Charl Kengchon, Kasikorn Research Center's managing director, said the rate-setting panel was likely to wait for the economic growth figure released on Aug 17 before evaluating its policy stance.
A looming cabinet reshuffle, particularly for the government's economic team, should also encourage the MPC to stand pat on the rate, as it may want to wait for clearer developments in order to discuss economic policies with new ministers, he said.
Mr Charl said the committee might also want to digest the situation of water reserves in dams until mid-August because inadequate water supply would affect agricultural production and take a toll on farmers' income.
The baht has weakened substantially in recent weeks and the central bank probably prefers to maintain currency stability in the coming period, he said.

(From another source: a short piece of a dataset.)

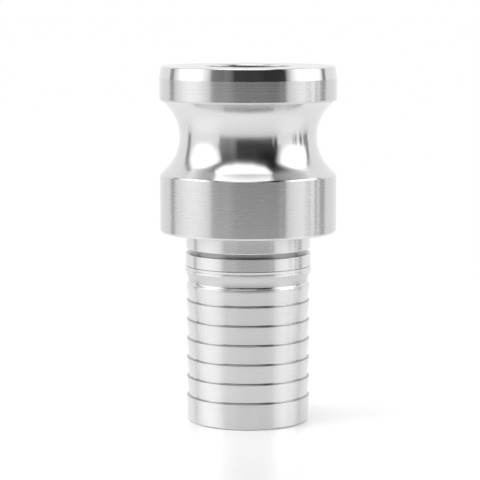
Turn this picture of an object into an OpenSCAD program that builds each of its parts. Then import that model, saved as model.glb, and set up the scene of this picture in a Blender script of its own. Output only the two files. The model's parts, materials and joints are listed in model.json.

"Monetary policy still leans towards a growth stance, but the central bank has to contemplate how to manage its policy amid an imminent rate rise by the US Federal Reserve because it has to manage movement of capital flows while addressing domestic financial costs simultaneously," said Mr Charl.
The benchmark interest rate was unexpectedly cut for two successive meetings in March and April by a quarter-percentage point each time, lowering it to 1.5% in a move the MPC described as a strong dose of medicine to ward off downside risks to economic growth.
The central bank predicts the economy will expand by 3% but exports will contract by 1.5% this year, but it admits that global economic uncertainty and the drought pose further risks to growth momentum.
The MPC is expected to save its limited monetary policy ammunition to use in the future because the baht has depreciated considerably and global economic uncertainty still persists, said Amonthep Chawla, head of research at CIMB Thai Bank.
The committee is also expected to assess the second quarter's economic data released by the National Economic and Social Development Board before making any change to its monetary policy, said Mr Amonthep.
"Although the timing of a Fed rate rise warrants further monitoring, the [Bank of Thailand's] monetary policy remains dovish as inflation is low and economic growth continues as an agenda, so another rate cut cannot be ruled out given the ongoing subpar domestic economic conditions," he said.
Despite room to manoeuvre, monetary policy is not the solution for Thailand's economic malaise because stimulus should be induced by fiscal policy instead, but budget disbursement has been lower than expected, he said.
Santitarn Sathirathai, the Singapore-based head of economic research for Southeast Asia and India at Credit Suisse, said disappointing growth was likely to nudge the central bank to decrease its rate again later this year, bringing it down to a historic low of 1.25%, despite the market consensus being that the rate will remain unchanged.
"We think the drought will hit growth more than inflation given large domestic rice stocks and the very low inflation rate," he said.
"A rate cut can help shore up private sector confidence while easing the appreciation pressure on the baht from the strong current account surplus."